19 Nisan 2010 Pazartesi

bahara dair üç güzellik

baharları sevmem; ne ilkini ne de sonuncusunu.

kimbilir? belki bir gün dilim döndüğünce sebeplerini anlatırım.

yine de bahara dair öyle şeyler var ki güzeldir ve bu güzelliği inkar edemezsiniz. istisnasız güzel yani. tıpkı beyaz tenine, renkli gözlerine ve sarı saçlarına rağmen güzel olan nicole kidman gibi.

başlıkta üç dedim ama istanbul'da değilseniz 'ilk iki'yle yetinmek zorundasınız:

bir.. pastane, lokanta, bar ya da kafelerin dışarıya çıkıp kaldırımlara taşan masaları. bir yandan yoldan geçip gidenleri seyrederken bir şeyler içmek, yemek ya da okumak.

iki.. bir çimen denizinin ortasında aniden patlayıveren papatya fırtınası.

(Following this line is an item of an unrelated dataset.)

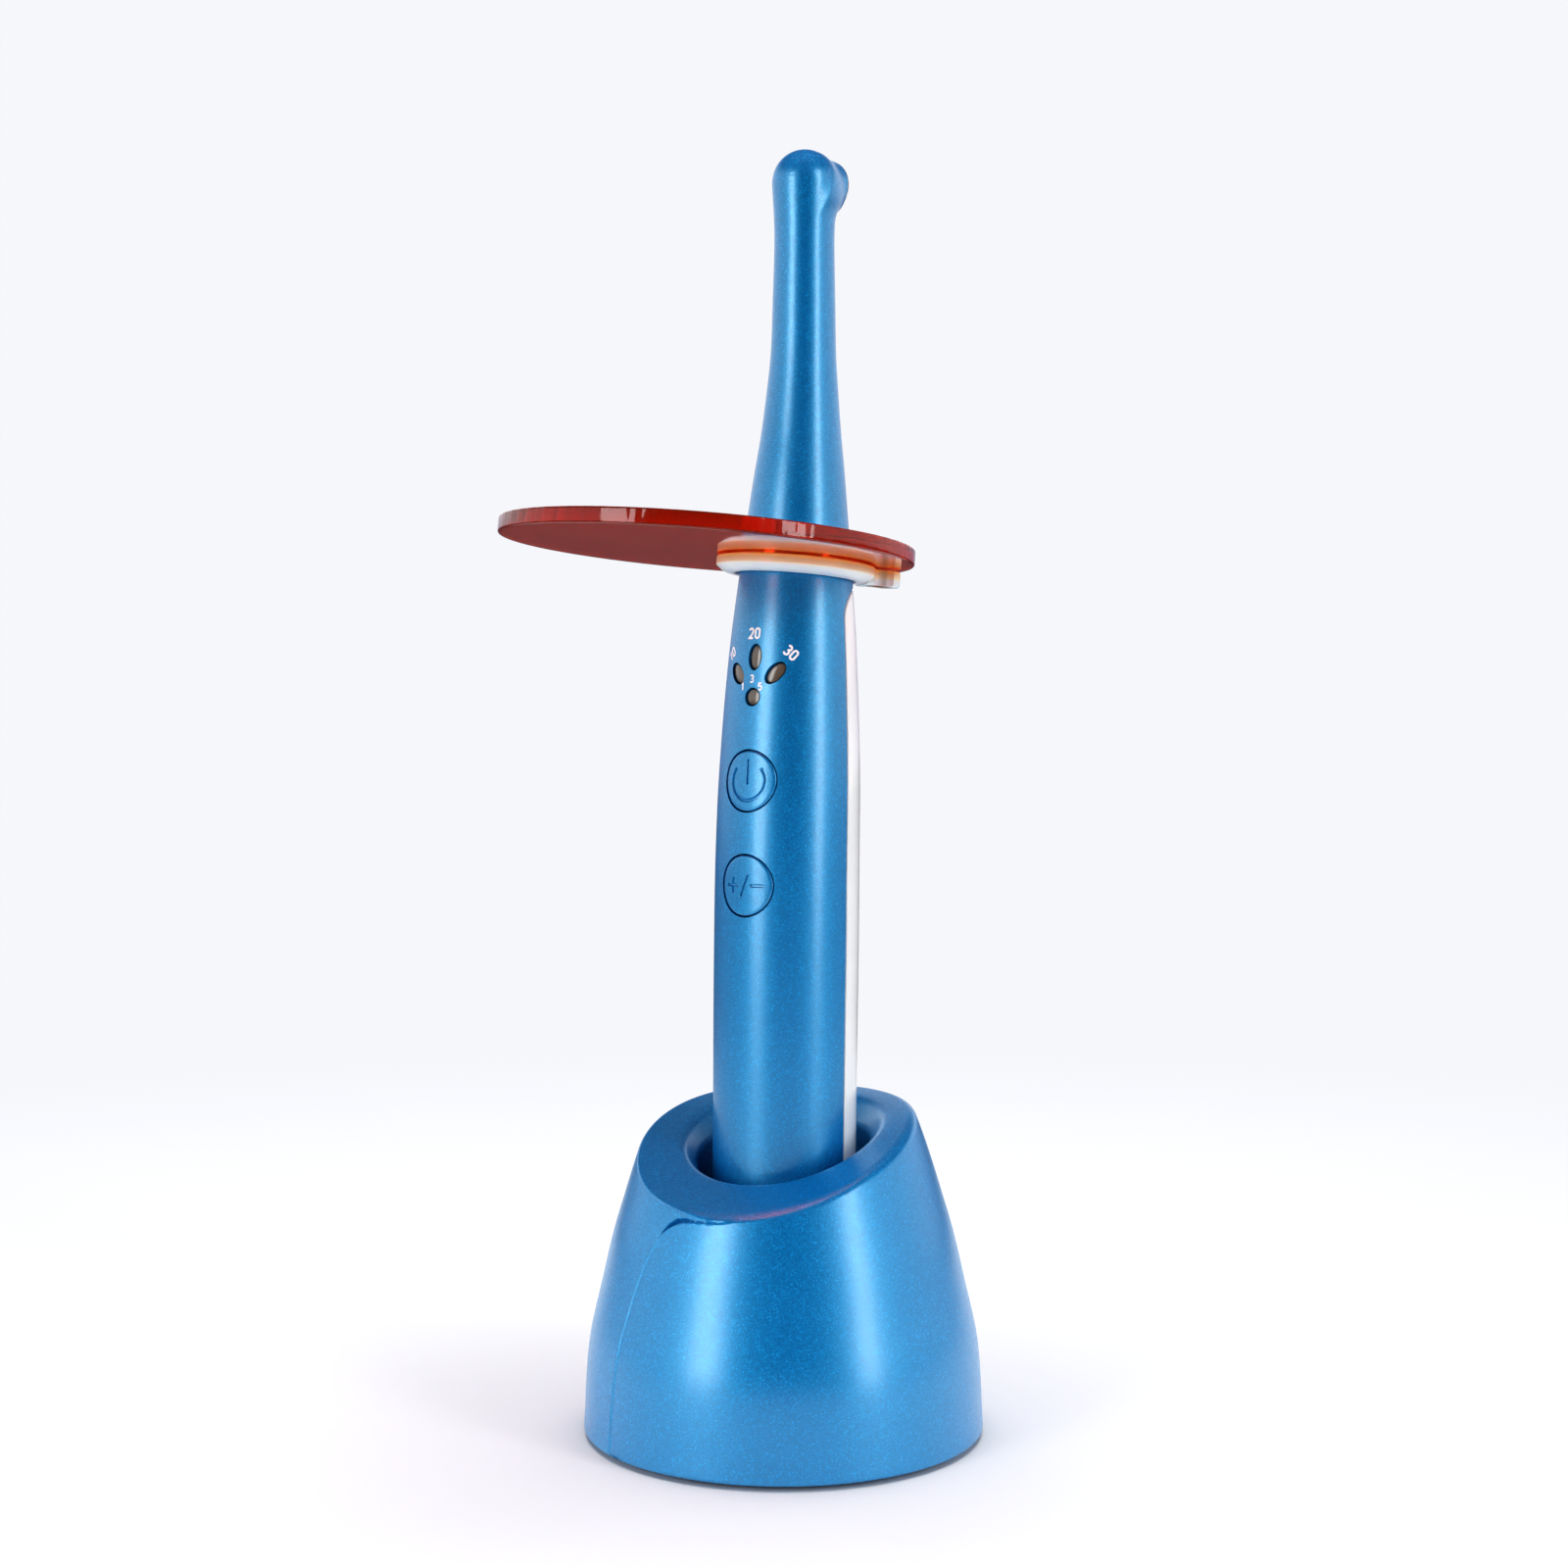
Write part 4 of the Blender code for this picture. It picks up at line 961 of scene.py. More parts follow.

üç... erguvanlar. nokta. nokta. nokta.

2 yorum:

Adsız dedi ki...

bu sabah erkenden, evde epeyce kapalı kaldıktan sonra ilk kez dışarı çıkıp baharı içime çeke çeke yürüdüm. ve hissettiklerimi bunca güzel anlatan şu dizeleri paylaşmak istedim: “bahar beni kendisine karşılık vermeye zorluyor. her çiçeğine karşılık içimden bir çiçek, ılık esintilerine karşılık ciğerlerimden ılık bir nefes istiyor…parlaklığına, hafifliğine, coşkusuna karşılık vermem gerekiyor. bahar sunduğu her şeyi yaşamaya zorlayarak bana şiddet uyguluyor.” *
*:bizim büyük çaresizliğimiz, barış bıçakçı

verbumnonfacta dedi ki...

biraz cesaret...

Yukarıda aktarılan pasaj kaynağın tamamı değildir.